Chambard à Tintamarre

Et puis, il y a Tintamarre, si sauvage que même les iguanes ont renoncé à s’y installer. Cet îlet à 3 km des côtes, fief des pailles en queue et des noddis bruns est l’autre grande zone de plongée saint-martinoise. Les tortues à écailles papillonnent au-dessus du récif, de grasses langoustes embusquées dans des failles inaccessibles au citron et à la mayonnaise tendent fébrilement leurs antennes à la recherche d’informations de dernière minute et le fameux poisson-scorpion ou poisson-lion, originaire d’Asie, débarqué dans la région à la suite d’un aquarium vidé par un indélicat en Floride, y déploie ses nageoires bannières en toute impunité. A terre, après un débarquement folklorique dans la furie des rouleaux, le visiteur est accueilli par un enchevêtrement d’arbustes coriaces et d’épineux agressifs. L’endroit ne se prête guère aux promenades en shorts. Les nudistes qui ont pris l’habitude de fréquenter un des bouts de la plage ont bien raison de ne pas s’aventurer dans l’intérieur.
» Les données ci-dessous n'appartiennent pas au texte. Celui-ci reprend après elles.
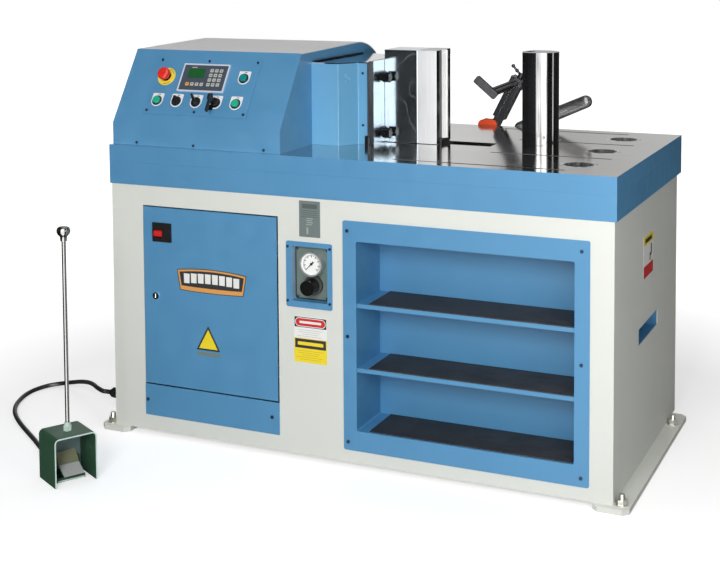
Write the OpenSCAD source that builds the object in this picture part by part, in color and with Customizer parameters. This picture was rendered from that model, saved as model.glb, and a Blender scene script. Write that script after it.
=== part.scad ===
// Horizontal press brake: hydraulic ram on a ground steel table, welded cabinet below,
// control hood, tool shelves, length stop and guarded foot switch. Millimetres, +Z up, floor at z = 0.
// Machine axes: x = 0 on the middle of the cabinet, y = 0 on the bending line, +x is the ram's working direction.

/* [Cabinet] */
// Width of the cabinet
cab_w = 1560; // [1400:10:1800]
// Depth of the cabinet
cab_d = 812; // [700:2:1000]
// Height of the cabinet above its floor plates
cab_h = 755; // [745:5:1000]
// Sheet thickness of cabinet, hood and covers
sheet_t = 3; // [2:0.5:4]
// Height of the fork slot in the cabinet side
lift_h = 48; // [30:1:60]
// Length of the fork slot in the cabinet side
lift_w = 248; // [150:1:250]

/* [Floor plates] */
// Thickness of the floor plates
foot_t = 15; // [10:1:25]
// Width of a floor plate
foot_w = 100; // [80:1:120]
// Length of a floor plate
foot_len = 800; // [650:5:800]
// Reach of a floor plate beyond the cabinet side
foot_out = 45; // [40:1:60]
// Thread diameter of the levelling bolts
anchor_d = 16; // [12:1:20]

/* [Table] */
// Thickness of the ground table plate
plate_t = 50; // [40:1:70]
// Height of the blue frame below the table plate
frame_h = 69; // [60:1:90]
// Reach of the table beyond each cabinet side
table_side = 6; // [2:1:15]
// Reach of the table beyond the cabinet's rear
table_back = 36; // [20:1:50]
// Bore of the tool bushes
bore_d = 82; // [60:1:90]
// Wall of a tool bush
bush_wall = 13; // [8:0.5:16]
// Distance of the row of tool bores from the table's middle
bore_x = 641; // [600:1:660]
// Pitch of the row of tool bores
bore_pitch = 263; // [200:1:300]
// Distance of the die post's bore from the table's middle
post_x = 454; // [440:1:480]
// Width of the groove strips in the table
groove_w = 12; // [8:1:16]

/* [Ram] */
// Working stroke of the ram
stroke = 140; // [80:5:140]
// Height of the ram face plate
ram_h = 254; // [200:2:260]
// Width of the ram face plate
ram_w = 290; // [240:2:300]
// Width of the guide slot in the table
slot_w = 70; // [40:1:80]
// Height of punch and tool block
tool_h = 283; // [250:1:320]
// Width of punch and tool block
tool_w = 120; // [90:2:140]
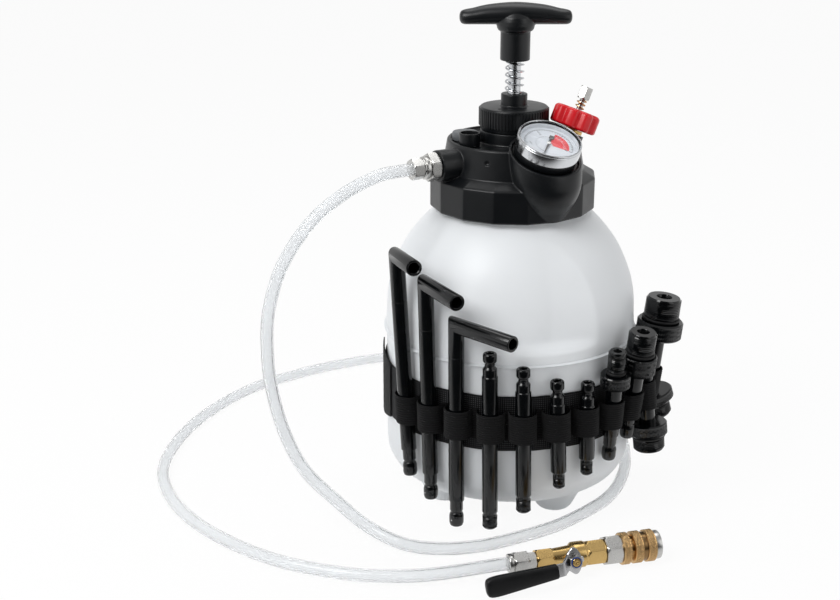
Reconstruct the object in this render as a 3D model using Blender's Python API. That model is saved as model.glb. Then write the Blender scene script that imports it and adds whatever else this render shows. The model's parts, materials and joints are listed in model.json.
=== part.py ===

Il convient pourtant d’insister, de se frayer un chemin au milieu de ce manteau hérissé de piquants pour retrouver au milieu de l’île, les vestiges de la piste d’aviation ou de la vieille ferme abandonnée depuis plus de 50 ans. Une chèvre bêle dans le lointain, sûrement de détresse. L’Atlantique furibard gronde depuis la plage. Si ce n’est pas le bout du monde, il est bien imité.